The city was charged with civil securities fraud. It is contesting the charges.


The SEC said it was the first time the agency has alleged further wrongdoing by a municipality already under an existing cease-and-desist order. It is seeking penalties against Miami and former budget director Michael Boudreaux, who was fired. His lawyer has said Boudreaux is being made a scapegoat.

The city remains the subject of yet another SEC investigation, focusing on $500 million in bonds the city and county sold to pay for the Marlins’ new ballpark in Little Havana.

Regalado, Commission Chairman Marc Sarnoff and Miami-Dade Commission Chairwoman Rebeca Sosa have spoken informally with SEC investigators about that case, but Regalado said he expects to give a sworn statement soon.

The roller coaster of financial instability is a reminder of 1996, when Miami was in such financial turmoil that Gov. Lawton Chiles created an oversight board to take control of the city’s money and stave off potential bankruptcy. It remained in place for five years.

Robert Beatty, one of the board members, said with city leaders not having the stomach to increase taxes, it’s critically important that Miami beef up its reserves even more than they are now.

“I applaud the city for having reached a $50 million-plus reserve, but that’s just over half way to where they should be today,” said Beatty, publisher of the South Florida Times. “They must move more aggressively to stabilize finances and increase the reserve.”

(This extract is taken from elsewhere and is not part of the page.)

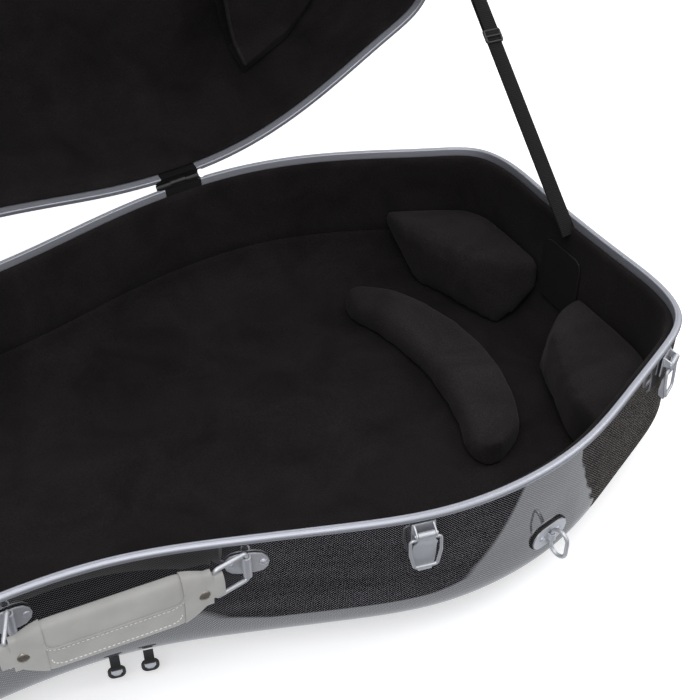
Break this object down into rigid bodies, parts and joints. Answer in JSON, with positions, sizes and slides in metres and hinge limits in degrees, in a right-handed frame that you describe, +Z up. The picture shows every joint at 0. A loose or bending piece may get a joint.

Beatty said you only need to look at Detroit’s recent bankruptcy filing to see what can happen if a city’s finances are neglected. The key to municipal financial health, he said, is in hiring the right people and listening to them.

Alfonso, the CFO, said that’s what’s happening under his watch.

“Just look at the facts,” he said. “This year, we balanced a budget without any cuts. And I’m committed to staying in the city.”